The TV movie was successful enough to inspire a sequel based on the original characters, The Girl, the Gold Watch and Dynamite (1981).

==Parodies, pastiches, and allusions==
A similar plot line – a man stopping time – already appeared in 1955 in Roger Lee Vernon's story "The Stop Watch", included in the collection The Space Frontiers. Vernon treated the theme far more seriously, with his protagonist using the device to commit crimes with impunity and win the Third World War all by himself, and finally suffering a terrible perdition.

MacDonald's plot device, the watch that stopped time, was incorporated into Lady Slings the Booze (1992) by Spider Robinson, who included MacDonald in his acknowledgments.

MacDonald's Travis McGee alludes to the title in The Quick Red Fox (1964), by saying, "You could have had the girl, the gold ring, and everything."

The title was parodied – apparently with the permission of Gold Medal Books – in The Girls, the Massage, & Everything (1973) by Bernhardt J. Hurwood.

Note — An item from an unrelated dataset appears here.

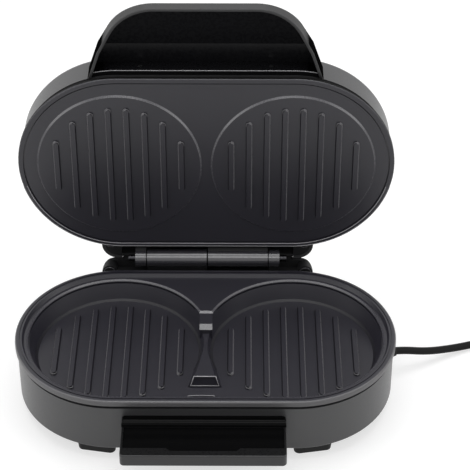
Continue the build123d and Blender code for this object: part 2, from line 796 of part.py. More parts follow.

A similar plot device is used in the Twilight Zone episode, "A Kind of a Stopwatch", as well as in the 1985 Twilight Zone episode "A Little Peace and Quiet".

A trainman's watch that was cursed by the devil appeared in the television show Friday the 13th: The Series episode "13 O'Clock", in which the user must commit a murder and then stand in a certain train station (the original owner was a switcher for that station who had been fired for drinking on the job and vowed revenge) at 1 a.m., at which point time would stop for precisely one hour. Unlike MacDonald's novel, objects were not frozen with inertia and responded to physical forces like gravity normally, and if contact with another person was maintained when time froze they were included in the frozen hour. The villain lost possession of the watch just prior to 1 a.m. and was consequently frozen in time while the rest of the world remained active.

Stephen King often alludes to the title in his time-travel novel, 11/22/63.